SHORT PROBLEM
Begin with the line containing "trimmed_flange();" and end with the line containing "shown = obj.evaluated_get(depsgraph)"; set down that block verbatim and nothing else.
## Begin
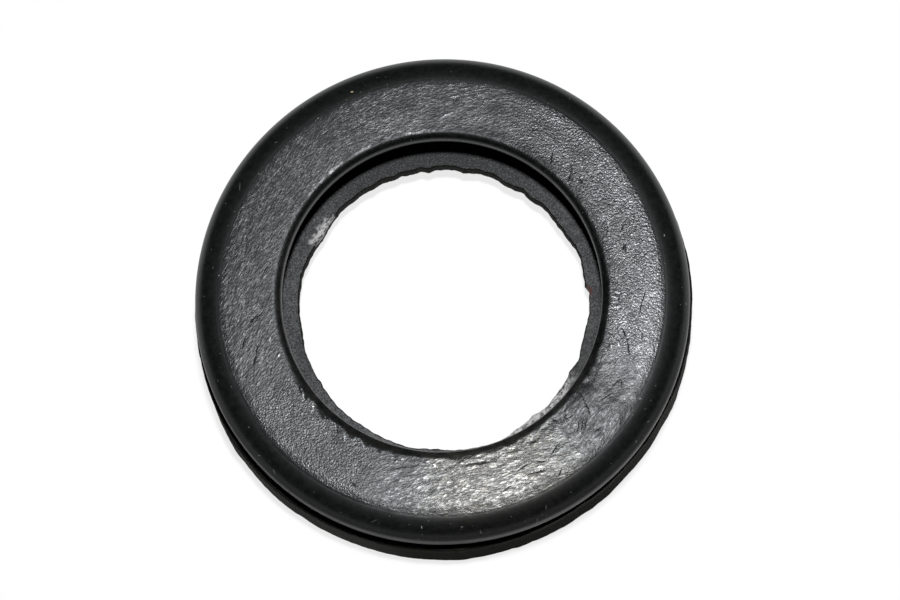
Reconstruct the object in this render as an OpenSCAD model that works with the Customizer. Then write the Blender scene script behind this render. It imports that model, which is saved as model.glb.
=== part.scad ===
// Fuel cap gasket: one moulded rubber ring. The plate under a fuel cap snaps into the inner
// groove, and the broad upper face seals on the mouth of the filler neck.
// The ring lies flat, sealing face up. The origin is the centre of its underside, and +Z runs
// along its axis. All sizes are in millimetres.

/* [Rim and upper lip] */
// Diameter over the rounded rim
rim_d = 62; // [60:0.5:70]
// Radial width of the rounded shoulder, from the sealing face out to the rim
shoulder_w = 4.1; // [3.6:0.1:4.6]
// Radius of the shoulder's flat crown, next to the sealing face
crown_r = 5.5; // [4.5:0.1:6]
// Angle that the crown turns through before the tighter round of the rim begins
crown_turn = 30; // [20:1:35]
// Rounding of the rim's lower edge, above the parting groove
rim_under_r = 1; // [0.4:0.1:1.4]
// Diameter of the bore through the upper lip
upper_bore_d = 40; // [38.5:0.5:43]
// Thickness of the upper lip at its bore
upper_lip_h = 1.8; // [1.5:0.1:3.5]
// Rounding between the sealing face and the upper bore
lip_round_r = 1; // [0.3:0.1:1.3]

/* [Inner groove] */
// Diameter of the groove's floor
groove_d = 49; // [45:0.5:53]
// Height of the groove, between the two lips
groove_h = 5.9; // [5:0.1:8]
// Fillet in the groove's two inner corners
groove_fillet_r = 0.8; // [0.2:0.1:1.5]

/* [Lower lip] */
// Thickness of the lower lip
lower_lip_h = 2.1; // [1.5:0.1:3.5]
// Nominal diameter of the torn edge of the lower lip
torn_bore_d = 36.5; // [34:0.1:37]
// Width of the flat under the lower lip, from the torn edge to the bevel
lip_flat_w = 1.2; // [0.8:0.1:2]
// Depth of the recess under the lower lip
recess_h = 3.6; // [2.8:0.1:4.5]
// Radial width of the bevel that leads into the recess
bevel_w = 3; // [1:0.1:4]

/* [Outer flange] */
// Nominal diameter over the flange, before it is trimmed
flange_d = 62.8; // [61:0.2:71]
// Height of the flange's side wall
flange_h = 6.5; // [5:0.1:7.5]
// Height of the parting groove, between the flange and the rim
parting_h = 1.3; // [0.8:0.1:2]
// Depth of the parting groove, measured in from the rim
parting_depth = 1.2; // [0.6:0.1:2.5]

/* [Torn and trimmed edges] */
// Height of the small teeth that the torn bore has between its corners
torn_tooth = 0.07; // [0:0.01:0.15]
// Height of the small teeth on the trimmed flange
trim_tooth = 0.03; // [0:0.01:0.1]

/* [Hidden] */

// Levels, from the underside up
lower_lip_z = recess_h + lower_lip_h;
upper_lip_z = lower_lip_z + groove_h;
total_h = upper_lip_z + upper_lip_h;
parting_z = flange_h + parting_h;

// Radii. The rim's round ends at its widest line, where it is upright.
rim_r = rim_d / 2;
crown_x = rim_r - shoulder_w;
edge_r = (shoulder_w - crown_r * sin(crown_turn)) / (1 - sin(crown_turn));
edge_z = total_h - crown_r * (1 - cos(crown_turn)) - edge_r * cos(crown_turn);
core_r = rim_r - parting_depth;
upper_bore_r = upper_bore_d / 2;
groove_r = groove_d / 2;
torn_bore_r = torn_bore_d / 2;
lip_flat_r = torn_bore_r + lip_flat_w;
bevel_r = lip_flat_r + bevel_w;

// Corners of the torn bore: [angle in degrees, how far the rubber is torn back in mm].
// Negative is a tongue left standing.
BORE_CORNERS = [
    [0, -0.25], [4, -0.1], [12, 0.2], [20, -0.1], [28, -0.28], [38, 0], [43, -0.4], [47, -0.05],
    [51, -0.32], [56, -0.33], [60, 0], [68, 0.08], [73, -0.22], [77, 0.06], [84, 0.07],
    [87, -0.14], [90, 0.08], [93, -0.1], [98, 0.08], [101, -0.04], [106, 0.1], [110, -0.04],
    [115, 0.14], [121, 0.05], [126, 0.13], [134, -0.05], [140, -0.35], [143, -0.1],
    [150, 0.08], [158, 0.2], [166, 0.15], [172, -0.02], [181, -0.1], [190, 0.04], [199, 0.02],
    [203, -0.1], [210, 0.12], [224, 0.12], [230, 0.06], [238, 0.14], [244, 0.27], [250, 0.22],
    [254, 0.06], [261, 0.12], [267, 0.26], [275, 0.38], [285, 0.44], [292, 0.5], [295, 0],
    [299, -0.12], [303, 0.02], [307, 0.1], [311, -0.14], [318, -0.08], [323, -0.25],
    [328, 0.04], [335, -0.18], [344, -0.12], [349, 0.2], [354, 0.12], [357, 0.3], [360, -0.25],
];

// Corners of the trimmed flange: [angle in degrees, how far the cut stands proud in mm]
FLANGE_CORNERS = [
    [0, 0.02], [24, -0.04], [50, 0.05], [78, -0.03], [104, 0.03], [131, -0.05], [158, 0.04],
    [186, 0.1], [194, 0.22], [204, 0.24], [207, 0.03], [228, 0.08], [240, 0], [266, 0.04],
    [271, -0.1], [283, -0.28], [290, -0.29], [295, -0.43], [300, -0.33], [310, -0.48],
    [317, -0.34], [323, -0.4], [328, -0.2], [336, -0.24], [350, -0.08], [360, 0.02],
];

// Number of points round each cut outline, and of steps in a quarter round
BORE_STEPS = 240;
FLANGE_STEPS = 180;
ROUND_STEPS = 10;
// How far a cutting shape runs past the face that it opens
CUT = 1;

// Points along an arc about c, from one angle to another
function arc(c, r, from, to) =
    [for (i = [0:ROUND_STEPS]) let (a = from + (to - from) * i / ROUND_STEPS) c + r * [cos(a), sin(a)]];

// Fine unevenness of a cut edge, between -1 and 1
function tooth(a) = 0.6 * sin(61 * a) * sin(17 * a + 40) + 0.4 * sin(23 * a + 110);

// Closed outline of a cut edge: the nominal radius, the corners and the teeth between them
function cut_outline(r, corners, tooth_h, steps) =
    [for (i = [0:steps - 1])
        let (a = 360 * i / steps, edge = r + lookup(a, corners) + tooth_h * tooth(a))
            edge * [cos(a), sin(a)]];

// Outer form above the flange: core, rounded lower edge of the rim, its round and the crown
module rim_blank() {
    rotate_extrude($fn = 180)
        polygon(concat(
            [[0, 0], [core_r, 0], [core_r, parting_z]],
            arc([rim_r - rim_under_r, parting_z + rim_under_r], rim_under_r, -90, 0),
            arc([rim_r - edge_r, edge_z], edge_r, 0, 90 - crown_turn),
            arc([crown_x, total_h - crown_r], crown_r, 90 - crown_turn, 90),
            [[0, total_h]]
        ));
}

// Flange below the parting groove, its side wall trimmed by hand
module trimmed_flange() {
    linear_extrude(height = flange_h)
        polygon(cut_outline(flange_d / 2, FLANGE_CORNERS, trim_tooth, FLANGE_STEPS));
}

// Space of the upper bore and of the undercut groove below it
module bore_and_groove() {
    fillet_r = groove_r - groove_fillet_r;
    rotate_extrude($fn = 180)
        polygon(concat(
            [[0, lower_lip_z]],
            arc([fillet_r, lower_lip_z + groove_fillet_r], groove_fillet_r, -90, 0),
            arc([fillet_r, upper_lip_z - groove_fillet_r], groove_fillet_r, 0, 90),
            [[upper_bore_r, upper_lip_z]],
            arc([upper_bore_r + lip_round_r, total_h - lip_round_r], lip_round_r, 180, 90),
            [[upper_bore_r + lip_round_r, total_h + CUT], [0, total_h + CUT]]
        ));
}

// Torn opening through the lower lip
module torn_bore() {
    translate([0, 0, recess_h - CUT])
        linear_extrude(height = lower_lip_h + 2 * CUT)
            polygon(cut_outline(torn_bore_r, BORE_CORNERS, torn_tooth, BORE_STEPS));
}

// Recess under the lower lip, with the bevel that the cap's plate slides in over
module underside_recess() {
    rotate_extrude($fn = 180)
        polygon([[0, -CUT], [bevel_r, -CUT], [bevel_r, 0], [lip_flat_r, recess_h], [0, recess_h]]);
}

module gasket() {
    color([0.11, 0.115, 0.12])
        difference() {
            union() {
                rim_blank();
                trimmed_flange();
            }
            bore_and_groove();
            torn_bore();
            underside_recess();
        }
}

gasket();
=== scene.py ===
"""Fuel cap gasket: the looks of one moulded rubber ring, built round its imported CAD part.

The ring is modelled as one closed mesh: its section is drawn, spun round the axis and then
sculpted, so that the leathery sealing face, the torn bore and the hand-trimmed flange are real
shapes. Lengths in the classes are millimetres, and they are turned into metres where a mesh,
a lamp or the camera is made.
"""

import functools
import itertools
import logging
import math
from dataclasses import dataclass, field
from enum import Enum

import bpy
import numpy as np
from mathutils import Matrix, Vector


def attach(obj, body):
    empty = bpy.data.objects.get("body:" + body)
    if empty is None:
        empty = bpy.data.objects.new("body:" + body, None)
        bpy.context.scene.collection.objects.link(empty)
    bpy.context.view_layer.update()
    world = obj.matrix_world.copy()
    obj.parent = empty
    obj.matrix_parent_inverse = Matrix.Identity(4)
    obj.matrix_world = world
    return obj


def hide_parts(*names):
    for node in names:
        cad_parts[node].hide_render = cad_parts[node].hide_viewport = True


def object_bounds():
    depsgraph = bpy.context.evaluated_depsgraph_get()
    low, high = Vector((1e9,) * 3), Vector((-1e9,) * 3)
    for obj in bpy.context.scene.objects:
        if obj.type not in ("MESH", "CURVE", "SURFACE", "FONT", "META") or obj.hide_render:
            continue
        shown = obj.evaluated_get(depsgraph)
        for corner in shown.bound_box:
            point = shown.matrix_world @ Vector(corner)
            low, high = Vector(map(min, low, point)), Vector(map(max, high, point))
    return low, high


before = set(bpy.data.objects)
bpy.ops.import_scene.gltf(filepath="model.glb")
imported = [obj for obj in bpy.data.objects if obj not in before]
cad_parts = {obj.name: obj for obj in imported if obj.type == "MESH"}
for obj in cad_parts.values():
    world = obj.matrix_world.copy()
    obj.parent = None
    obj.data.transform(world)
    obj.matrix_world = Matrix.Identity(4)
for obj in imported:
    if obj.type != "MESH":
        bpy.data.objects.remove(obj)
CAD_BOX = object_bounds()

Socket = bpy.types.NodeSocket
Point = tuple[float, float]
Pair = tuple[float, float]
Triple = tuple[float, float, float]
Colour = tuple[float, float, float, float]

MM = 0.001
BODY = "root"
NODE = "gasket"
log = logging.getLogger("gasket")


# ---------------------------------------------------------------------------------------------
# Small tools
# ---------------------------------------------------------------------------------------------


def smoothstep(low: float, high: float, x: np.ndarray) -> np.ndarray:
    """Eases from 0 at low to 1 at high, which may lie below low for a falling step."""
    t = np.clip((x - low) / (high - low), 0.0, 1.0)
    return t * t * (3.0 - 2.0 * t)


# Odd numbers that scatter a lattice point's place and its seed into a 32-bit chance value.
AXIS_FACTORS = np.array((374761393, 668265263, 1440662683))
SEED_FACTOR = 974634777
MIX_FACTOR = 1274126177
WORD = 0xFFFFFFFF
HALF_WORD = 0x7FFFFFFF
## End
WRITTEN SOLUTION
                trimmed_flange();
            }
            bore_and_groove();
            torn_bore();
            underside_recess();
        }
}

gasket();
=== scene.py ===
"""Fuel cap gasket: the looks of one moulded rubber ring, built round its imported CAD part.

The ring is modelled as one closed mesh: its section is drawn, spun round the axis and then
sculpted, so that the leathery sealing face, the torn bore and the hand-trimmed flange are real
shapes. Lengths in the classes are millimetres, and they are turned into metres where a mesh,
a lamp or the camera is made.
"""

import functools
import itertools
import logging
import math
from dataclasses import dataclass, field
from enum import Enum

import bpy
import numpy as np
from mathutils import Matrix, Vector


def attach(obj, body):
    empty = bpy.data.objects.get("body:" + body)
    if empty is None:
        empty = bpy.data.objects.new("body:" + body, None)
        bpy.context.scene.collection.objects.link(empty)
    bpy.context.view_layer.update()
    world = obj.matrix_world.copy()
    obj.parent = empty
    obj.matrix_parent_inverse = Matrix.Identity(4)
    obj.matrix_world = world
    return obj


def hide_parts(*names):
    for node in names:
        cad_parts[node].hide_render = cad_parts[node].hide_viewport = True


def object_bounds():
    depsgraph = bpy.context.evaluated_depsgraph_get()
    low, high = Vector((1e9,) * 3), Vector((-1e9,) * 3)
    for obj in bpy.context.scene.objects:
        if obj.type not in ("MESH", "CURVE", "SURFACE", "FONT", "META") or obj.hide_render:
            continue
        shown = obj.evaluated_get(depsgraph)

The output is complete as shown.